Be informed, have a look.
Drawdown: The Most Comprehensive Plan Ever Proposed to Reverse Global Warming edited by Paul Hawken.
This is a great resource for understanding the diverse strategies available to decarbonize. There is a flaw, and I think it is a fairly significant one. Drawdown ranks the different strategies, so you can see what (seemingly) should be done first. But the ranking is highly susceptible to how the data are organized. For example, on shore vs. off shore wind, if combined, would probably rise to the top of the heap, but separately, are merely in the top several. Also, these things change quickly over time in part because we do some of these things, inevitably moving them lower in ranking. So don’t take the ranking too seriously.
Free Market Environmentalism for the Next Generation by Terry Anderson and Donald Leal.
I mention this book because I hope it can help the free market doe what it never actually does. The energy business is not, never was, and can’t really be a free market, so expecting market forces to do much useful is roughly the same as expecting the actual second coming of the messiah. Won’t happen. This book is not an ode to those market forces, though, but rather, a third stab (I think), and a thoughtful one, at a complex problem.
Related, of interest: Windfall: The Booming Business of Global Warming by McKenzie Funk. “Funk visits the front lines of the melt, the drought, and the deluge to make a human accounting of the booming business of global warming. By letting climate change continue unchecked, we are choosing to adapt to a warming world. Containing the resulting surge will be big business; some will benefit, but much of the planet will suffer. McKenzie Funk has investigated both sides, and what he has found will shock us all. ”

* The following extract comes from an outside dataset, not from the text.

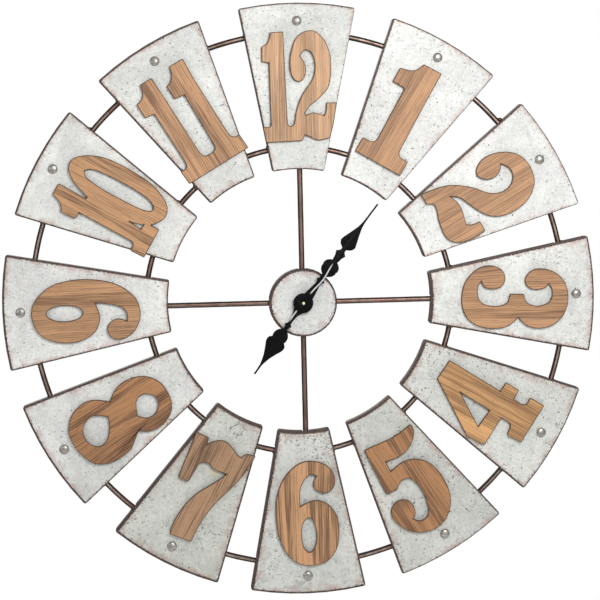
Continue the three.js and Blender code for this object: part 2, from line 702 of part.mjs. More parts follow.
function addNutAndWasher() {
  const corners = [0, 1, 2, 3, 4, 5].map((corner) => {
    const angle = (corner * Math.PI) / 3;
    return new THREE.Vector2(Math.cos(angle), Math.sin(angle)).multiplyScalar(HEX_NUT_RADIUS);
  });
  const nut = new THREE.Shape(corners);
  nut.holes.push(disc(BUSH_HOLE));
  const nutBack = HUB_FRONT + FIT_GAP;
  clock.add(piece("hex_nut", slab(nut, nutBack, nutBack + HEX_NUT_THICKNESS, 6), brass));

  const washer = disc(WASHER_RADIUS);
  washer.holes.push(disc(BUSH_HOLE));
  const washerFront = HUB_FRONT - SHEET - WASHER_GAP;
  const washerSlab = slab(washer, CASE_FRONT + WASHER_GAP, washerFront, 7);
  clock.add(piece("rubber_washer", washerSlab, blackRubber));
}

// ---- Quartz movement ----
function addCase() {
  const box = slab(roundedSquare(CASE_HALF, CASE_CORNER), CASE_BACK, CASE_FRONT, 3);
  const bushEdge = 0.4;
  const bush = turned(
    [
      [0, BUSH_END],
      [BUSH_RADIUS - bushEdge, BUSH_END],
      [BUSH_RADIUS, BUSH_END - bushEdge],
      [BUSH_RADIUS, CASE_FRONT - CASE_WALL / 2],
      [0, CASE_FRONT - CASE_WALL / 2],
    ],
    16,
  );
  const bayWallTop = BAY_TOP + CASE_WALL;
  const gearRoom = block(-CASE_INSIDE, CASE_INSIDE, 0, CASE_FLOOR, bayWallTop, CASE_INSIDE);
  const bayFloor = BATTERY_DEPTH + BATTERY_RADIUS + FIT_GAP;
  const bay = block(-CASE_INSIDE, CASE_INSIDE, 0, bayFloor, -CASE_INSIDE, BAY_TOP);
  const bore = slab(disc(BUSH_BORE), CASE_FLOOR - OVERCUT, BUSH_END + OVERCUT, 7);
  const body = carve(join([box, bush]), [gearRoom, bay, bore]);
  clock.add(piece("movement_case", body, blackPlastic));
}

function addRearCover() {
  const cover = roundedSquare(CASE_HALF, CASE_CORNER);
  const bay = new THREE.Path().moveTo(-CASE_INSIDE, -CASE_INSIDE);
  bay.lineTo(CASE_INSIDE, -CASE_INSIDE);
  bay.lineTo(CASE_INSIDE, BAY_TOP);
  bay.lineTo(-CASE_INSIDE, BAY_TOP);
  const well = new THREE.Path().absarc(ARBOR_X, ARBOR_Z, KNOB_RADIUS + 0.6, 0, 2 * Math.PI);
  cover.holes.push(bay, well);
  clock.add(piece("rear_cover", slab(cover, 0, COVER_FRONT, 5), blackPlastic));
}

function addBattery() {
  const half = BATTERY_LENGTH / 2;
  const edge = 0.7;
  const profile = [
    [0, -half],
    [BATTERY_RADIUS - edge, -half],
    [BATTERY_RADIUS, -half + edge],
    [BATTERY_RADIUS, half - edge],
    [BATTERY_RADIUS - edge, half],
    [BATTERY_NUB_RADIUS, half],
    [BATTERY_NUB_RADIUS, half + BATTERY_NUB],
    [0, half + BATTERY_NUB],
  ];
  const cell = new THREE.LatheGeometry(profile.map((point) => new THREE.Vector2(...point)), 16);
  const battery = piece("battery", cell.rotateZ(-Math.PI / 2), cellJacket);
  battery.position.set(0, -BATTERY_DEPTH, BATTERY_Z);
  clock.add(battery);
}

// The plus contact is a flat leaf. The minus contact is a leaf bent to a shallow V that points at the
// cell, drawn in X-Y.
function addContacts() {
  const back = BATTERY_DEPTH - CONTACT_HALF;
  const front = BATTERY_DEPTH + CONTACT_HALF;
  const low = BATTERY_Z - CONTACT_HALF;
  const high = BATTERY_Z + CONTACT_HALF;
  const plus = block(CONTACT_X, CONTACT_X + CONTACT_SHEET, back, front, low, high);
  clock.add(piece("contact_plus", plus, springSteel));

  const outside = -CONTACT_X - CONTACT_SHEET;
  const corners = [
    [outside, -back],
    [-CONTACT_X, -back],
    [1 - CONTACT_X, -BATTERY_DEPTH],
    [-CONTACT_X, -front],
    [outside, -front],
    [outside + 1, -BATTERY_DEPTH],
  ];
  const leaf = new THREE.Shape(corners.map((corner) => new THREE.Vector2(...corner)));
  const options = { depth: high - low, bevelEnabled: false };
  const spring = new THREE.ExtrudeGeometry(leaf, options).translate(0, 0, low);
  clock.add(piece("contact_minus", spring, springSteel));
}

// A spur gear's outline: straight-flanked teeth, thin enough to run with generous backlash.
function gearShape(teeth, module, phase = 0) {
  const pitch = (teeth * module) / 2;
  const step = (2 * Math.PI) / teeth;
  const tip = pitch + 0.7 * module;
  const root = pitch - 1.1 * module;
  const flank = [[root, -0.19], [tip, -0.09], [tip, 0.09], [root, 0.19]];
  const points = [];
  for (let tooth = 0; tooth < teeth; tooth += 1) {
    flank.forEach(([radius, share]) => {
      const angle = phase + (tooth + share) * step;
      points.push(new THREE.Vector2(radius * Math.cos(angle), radius * Math.sin(angle)));
    });
  }
  return new THREE.Shape(points);
}

const MINUTE_MODULE = (2 * ARBOR_DISTANCE) / (PINION_TEETH + MINUTE_WHEEL_TEETH);
const HOUR_MODULE = (2 * ARBOR_DISTANCE) / (PINION_TEETH + HOUR_WHEEL_TEETH);
const MESH_LINE = (3 * Math.PI) / 4; // direction from the hands' axis to the arbor, in X-Z

function pin(radius, back, front) {
  return turned([[0, front], [radius, front], [radius, back], [0, back]], 12);
}

// The minute shaft carries the cannon pinion, which turns the minute wheel on its arbor. The small
// pinion on the same arbor turns the hour wheel, whose tube runs round the minute shaft.
function addMotionWork() {
  const shaft = pin(SHAFT_RADIUS, SHAFT_BACK, MINUTE_HAND_BACK + 3);
  const cannonPinion = slab(gearShape(PINION_TEETH, MINUTE_MODULE, MESH_LINE), ...CANNON_PINION);
  clock.add(piece("minute_shaft", join([shaft, cannonPinion]), brass));

  const arbor = pin(ARBOR_RADIUS, ARBOR_BACK, CASE_FLOOR - FIT_GAP);
  const minutePhase = MESH_LINE + Math.PI / MINUTE_WHEEL_TEETH;
  const minuteGear = slab(gearShape(MINUTE_WHEEL_TEETH, MINUTE_MODULE, minutePhase), ...MINUTE_GEAR);
  const smallPhase = MESH_LINE + Math.PI;
  const smallPinion = slab(gearShape(PINION_TEETH, HOUR_MODULE, smallPhase), ...SMALL_PINION);
  const minuteWheel = piece("minute_wheel", join([arbor, minuteGear, smallPinion]), brass);
  minuteWheel.position.set(ARBOR_X, 0, ARBOR_Z);
  clock.add(minuteWheel);

  const hourPhase = MESH_LINE + Math.PI / HOUR_WHEEL_TEETH;
  const hourGear = slab(gearShape(HOUR_WHEEL_TEETH, HOUR_MODULE, hourPhase), ...HOUR_GEAR);
  const tube = pin(HOUR_TUBE_RADIUS, HOUR_GEAR[0] + 0.4, HOUR_HAND_BACK + 1.5);
  const tubeBore = slab(disc(SHAFT_RADIUS + FIT_GAP), SMALL_PINION[0] - OVERCUT, MINUTE_HAND_BACK, 6);
  const hourWheel = carve(join([hourGear, tube]), [tubeBore]);
  clock.add(piece("hour_wheel", hourWheel, whitePlastic));
}

function addKnob() {
  const grip = slab(gearShape(KNOB_FLUTES, (2 * KNOB_RADIUS) / (KNOB_FLUTES + 1.4)), FIT_GAP, KNOB_FRONT);
  const socket = pin(ARBOR_RADIUS + FIT_GAP, ARBOR_BACK - FIT_GAP, KNOB_FRONT + OVERCUT);
  const knob = piece("time_set_knob", carve(grip, [socket]), whitePlastic);
  knob.position.set(ARBOR_X, 0, ARBOR_Z);
  clock.add(knob);
}

function addCircuit() {
  const board = block(BOARD.left, BOARD.right, BOARD.back, BOARD.front, BOARD.bottom, BOARD.top);
  const chip = turned(
    [
      [0, BOARD.back + 0.1],
      [CHIP.radius, BOARD.back + 0.1],
      [CHIP.radius - 0.6, BOARD.back + 0.3 - CHIP.height],
      [0, BOARD.back - CHIP.height],
    ],
    12,
  );
  chip.translate(CHIP.x, 0, CHIP.z);
  clock.add(piece("circuit_board", join([board, chip]), boardGreen));

  const { half, flange, flangeSheet, winding } = COIL;
  const bobbin = [
    [0, half],
    [flange, half],
    [flange, half - flangeSheet],
    [winding, half - flangeSheet],
    [winding, flangeSheet - half],
    [flange, flangeSheet - half],
    [flange, -half],
    [0, -half],
  ];
  const driveCoil = piece("drive_coil", turned(bobbin, 12).rotateZ(-Math.PI / 2), copperWire);
  driveCoil.position.set(COIL.x, -COIL.depth, COIL.z);
  clock.add(driveCoil);
}

// ---- Hands ----
// The right edge of each hand, [half-width, distance from the axis], from its boss to its tip.
const MINUTE_BOSS = 12;
const MINUTE_EDGE = [
  [6.2, 10.3],
  [[4.8, 19], [3, 30]],
  [3.4, 32.5],
  [6, 34.8],
  [3.4, 37],
  [[3, 39.5], [3.4, 42.5]],
  [[8.4, 47], [10.3, 51.7]],
  [9.6, 52.6],
  [[10.6, 55.5], [9.4, 60], [6, 63.3], [3.7, 64.3]],
  [4.7, 71],
  [7, 76.5],
  [5.4, 77.8],
  [[3, 80.5], [3.1, 83.5]],
  [[7.3, 86], [9.8, 89.5], [10.2, 92], [9.2, 96], [6, 105], [2.8, 115]],
  [[1.8, 120], [1.2, 127], [1.05, 140], [1.05, 152]],
];
const HOUR_BOSS = 12.4;
const HOUR_EDGE = [
  [6.8, 10],
  [[4.3, 15], [2.6, 20], [2, 28.5]],
  [2.4, 30.8],
  [4.9, 33],
  [2.6, 35.4],
  [[2.5, 37.5], [3, 39.5]],
  [[6.6, 43], [9, 47], [9.5, 51], [8.7, 54.6]],
  [[11.6, 57.5], [12.3, 60.6], [11.6, 64.5], [8.8, 70], [4.4, 80]],
  [[1.7, 90], [1.15, 96], [1.05, 106]],
];

function handShape(edge, boss, holeRadius) {
  const right = trace(edge).getPoints(2);
  const left = right.map(({ x, y }) => new THREE.Vector2(-x, y)).reverse();
  const sweep = Math.acos(right[0].x / boss);
  const shape = new THREE.Shape([...right, ...left]);
  shape.absarc(0, 0, boss, Math.PI - sweep, 2 * Math.PI + sweep, false);
  shape.holes.push(disc(holeRadius));
  return shape;
}

function handGeometry(edge, boss, shaftRadius, back, ribEnds) {
  const front = back + HAND_THICKNESS;
  const blade = slab(handShape(edge, boss, shaftRadius + HAND_HOLE_GAP), back, front, 7);
  const middle = (back + front) / 2;
  const rib = block(-HAND_RIB_HALF, HAND_RIB_HALF, middle, front + HAND_RIB_HEIGHT, ...ribEnds);
  return join([blade, rib]);
}

function addHands() {
  const hour = handGeometry(HOUR_EDGE, HOUR_BOSS, HOUR_TUBE_RADIUS, HOUR_HAND_BACK, [11, 31]);
  const minute = handGeometry(MINUTE_EDGE, MINUTE_BOSS, SHAFT_RADIUS, MINUTE_HAND_BACK, [30, 60]);
  const hourHand = piece("hour_hand", hour, blackPaint);
  const minuteHand = piece("minute_hand", minute, blackPaint);
  hourHand.rotation.y = THREE.MathUtils.degToRad(HOUR_HAND_ANGLE);
  minuteHand.rotation.y = THREE.MathUtils.degToRad(MINUTE_HAND_ANGLE);
  clock.add(hourHand, minuteHand);
}

// A small domed cap nut on the end of the minute shaft.
function addHandNut() {
  const back = MINUTE_HAND_BACK + HAND_THICKNESS + FIT_GAP;
  const front = back + HAND_NUT_HEIGHT;
  const profile = [
    [0, front],
    [HAND_NUT_RADIUS * 0.6, front - 0.2],
    [HAND_NUT_RADIUS * 0.92, front - 1],
    [HAND_NUT_RADIUS, back + 1],
    [HAND_NUT_RADIUS, back],
    [0, back],
  ];
  const thread = slab(disc(SHAFT_RADIUS + 0.2), back - OVERCUT, front - 0.7, 6);
  clock.add(piece("hand_nut", carve(turned(profile, 16), [thread]), brass));
}

addRings();
addSpokes();
addPlates();
addHanger();
addHubCap();
addNutAndWasher();
addCase();
addRearCover();
addBattery();
addContacts();
addMotionWork();
addKnob();
addCircuit();
addHands();
addHandNut();

export default clock;
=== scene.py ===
"""Looks for the windmill wall clock: galvanised plates, burnt-edged wooden numerals, dark rod rings,
black hands and a quartz movement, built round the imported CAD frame. Metres, +Z up, dial towards -Y."""

import math
import random

import bmesh
import bpy
from mathutils import Matrix, Vector, noise


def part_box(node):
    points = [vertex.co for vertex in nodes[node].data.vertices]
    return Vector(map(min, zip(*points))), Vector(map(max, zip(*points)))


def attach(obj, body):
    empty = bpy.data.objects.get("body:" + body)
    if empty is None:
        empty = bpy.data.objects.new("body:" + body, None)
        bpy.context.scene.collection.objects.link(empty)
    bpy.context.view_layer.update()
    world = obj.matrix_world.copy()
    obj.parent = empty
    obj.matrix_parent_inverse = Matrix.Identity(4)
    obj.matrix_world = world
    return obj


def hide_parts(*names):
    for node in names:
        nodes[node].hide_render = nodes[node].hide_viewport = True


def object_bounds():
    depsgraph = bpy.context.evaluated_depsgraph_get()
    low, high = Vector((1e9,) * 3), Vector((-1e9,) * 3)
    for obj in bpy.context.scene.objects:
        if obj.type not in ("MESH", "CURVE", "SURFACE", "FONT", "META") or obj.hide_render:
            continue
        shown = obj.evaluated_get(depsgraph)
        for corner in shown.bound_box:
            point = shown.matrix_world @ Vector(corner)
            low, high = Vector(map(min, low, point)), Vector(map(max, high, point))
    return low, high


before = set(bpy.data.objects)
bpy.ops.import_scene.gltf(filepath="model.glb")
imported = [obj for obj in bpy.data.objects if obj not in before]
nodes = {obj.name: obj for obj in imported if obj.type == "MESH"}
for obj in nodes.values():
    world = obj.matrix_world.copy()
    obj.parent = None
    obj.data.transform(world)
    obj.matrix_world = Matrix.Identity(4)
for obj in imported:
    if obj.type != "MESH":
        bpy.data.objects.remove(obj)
cad_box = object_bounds()

MM = 0.001
HOURS = range(1, 13)

# ---- Places and sizes that come from the frame ----
ring_low, ring_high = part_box("outer_ring")
ROD_RADIUS = (ring_high.y - ring_low.y) / 2
ROD_Y = (ring_high.y + ring_low.y) / 2
WHEEL = (ring_low + ring_high) / 2  # centre of the rings and plates
OUTER_RING = (ring_high.x - ring_low.x) / 2 - ROD_RADIUS
inner_low, inner_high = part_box("inner_ring")
INNER_RING = (inner_high.x - inner_low.x) / 2 - ROD_RADIUS
DIAL_RADIUS = (cad_box[1].x - cad_box[0].x) / 2
PLATE_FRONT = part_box("plate_12")[0].y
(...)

Designing Climate Solutions: A Policy Guide for Low-Carbon Energy by Hal Harvey, Rovbbie Orvis and Jeffrey Rissman. ” A small set of energy policies, designed and implemented well, can put us on the path to a low carbon future. Energy systems are large and complex, so energy policy must be focused and cost-effective. One-size-fits-all approaches simply won’t get the job done. Policymakers need a clear, comprehensive resource that outlines the energy policies that will have the biggest impact on our climate future, and describes how to design these policies well.”